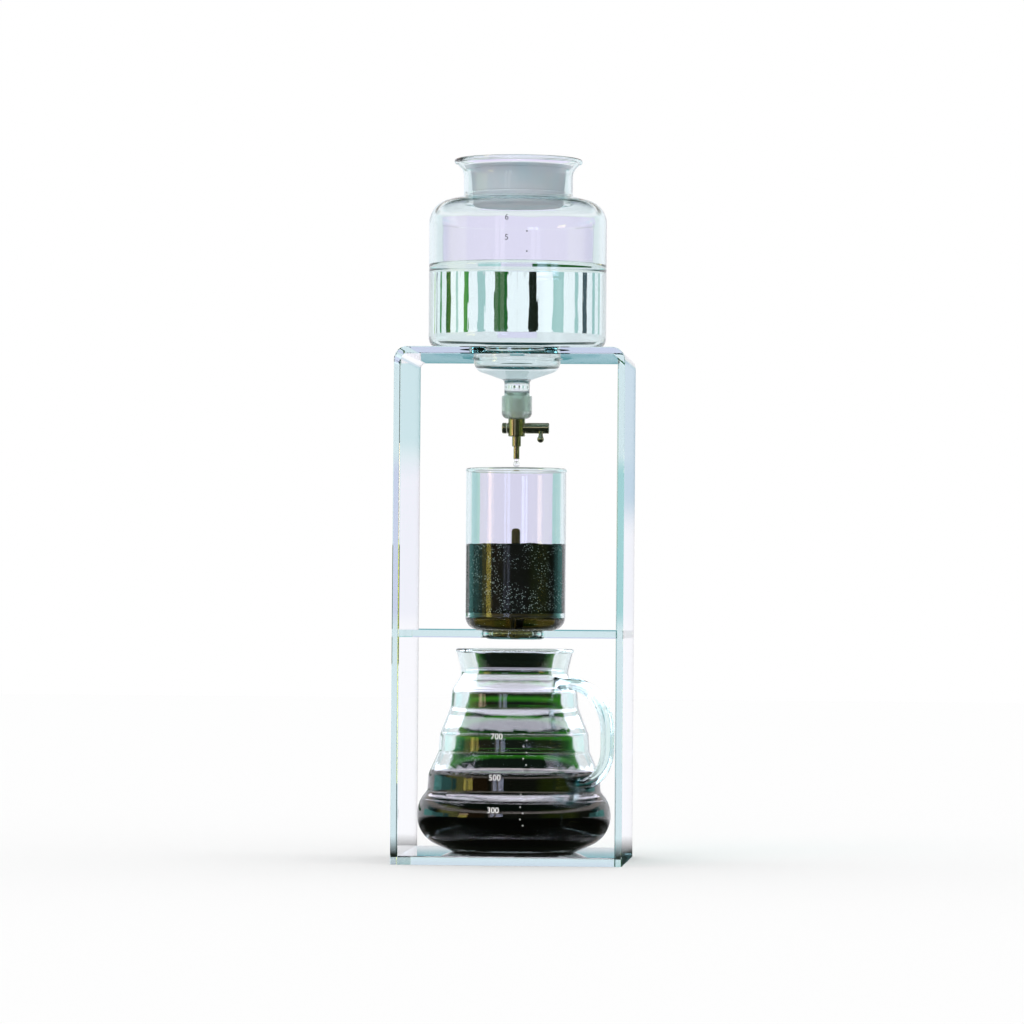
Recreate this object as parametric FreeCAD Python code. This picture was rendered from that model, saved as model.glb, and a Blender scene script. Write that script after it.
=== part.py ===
"""Cold drip coffee tower: an acrylic stand with a water jar, a coffee bowl and a jug, one above the other.

Water drips from the jar through a metering tap into the bowl, soaks through the ground coffee on the
strainer, and leaves through the bowl's drain into the jug.

Frame: millimetres, +Z up, front of the tower towards -Y, tap knob towards +X.
The origin is on the table, in the middle of the stand's footprint.
"""

import math
import os

import FreeCAD
import Part

Vector = FreeCAD.Vector
UP = Vector(0, 0, 1)
ALONG_X = Vector(1, 0, 0)
AXIS = Vector(0, 0, 0)

# ---------------------------------------------------------------- fits
SEAT_GAP = 0.3  # between a lift-off piece and the curved face that it drops into
RUNNING_GAP = 0.05  # radial clearance of a turning spindle in its bore

# ---------------------------------------------------------------- acrylic stand
SHEET = 5.0  # thickness of the bent frame and of the shelf
JUG_SIDE_GAP = 6.6  # from the jug's belly to each wall
JUG_END_GAP = 7.6  # from the jug's belly to the front and back of the base plate
BEND_INSIDE = 4.0  # inside radius of the two hot bends
BASE_THICKNESS = 6.0
EDGE_BREAK = 0.5  # polished chamfer along the sheet's cut edges
JUG_HEADROOM = 8.3  # from the jug's rim up to the shelf

# ---------------------------------------------------------------- glass jug and its handle
JUG_WALL = 2.2
JUG_HEIGHT = 140.7
JUG_WAIST_RADIUS = 36.5
JUG_LIP_FLARE = 4.4  # how far the lip reaches past the waist
JUG_WAIST_BELOW_RIM = 17.6
JUG_FOOT_RADIUS = 43.0
JUG_FOOT_CORNER = 6.0
JUG_BELLY_RADIUS = 67.4
JUG_BELLY_HEIGHT = 25.6  # of the widest place, above the base plate
JUG_BELLY_ROUNDING = 22.4  # radius of the belly's own curve
JUG_PUNT_RADIUS = 30.0
JUG_PUNT_RISE = 2.0
JUG_PUNT_ROUNDING = 4.0
JUG_STEP_SPREADS = (0.77, 0.518, 0.256)  # radius of each step, between the waist's and the belly's
JUG_STEP_PLACES = (0.17, 0.453, 0.767)  # height where it starts, between the belly and the waist
JUG_STEP_WALL = 12.0  # height of a step's nearly upright wall
JUG_STEP_LEAN = 0.9  # how much that wall leans inwards
JUG_GROOVE_CORNER = 5.0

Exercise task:
Give again, word for word, the lines of the listing, starting at its first line and ending with the line containing "above the other.".

Output for this task:
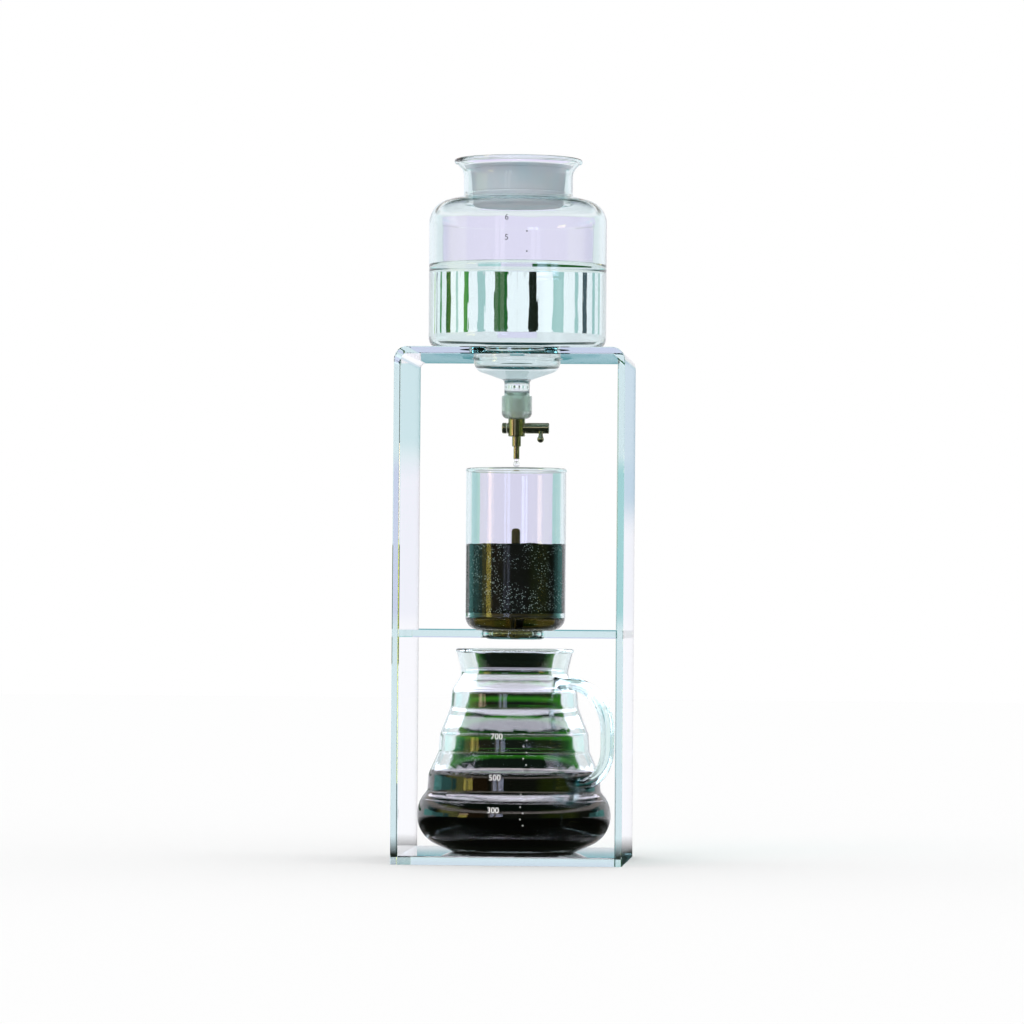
Recreate this object as parametric FreeCAD Python code. This picture was rendered from that model, saved as model.glb, and a Blender scene script. Write that script after it.
=== part.py ===
"""Cold drip coffee tower: an acrylic stand with a water jar, a coffee bowl and a jug, one above the other.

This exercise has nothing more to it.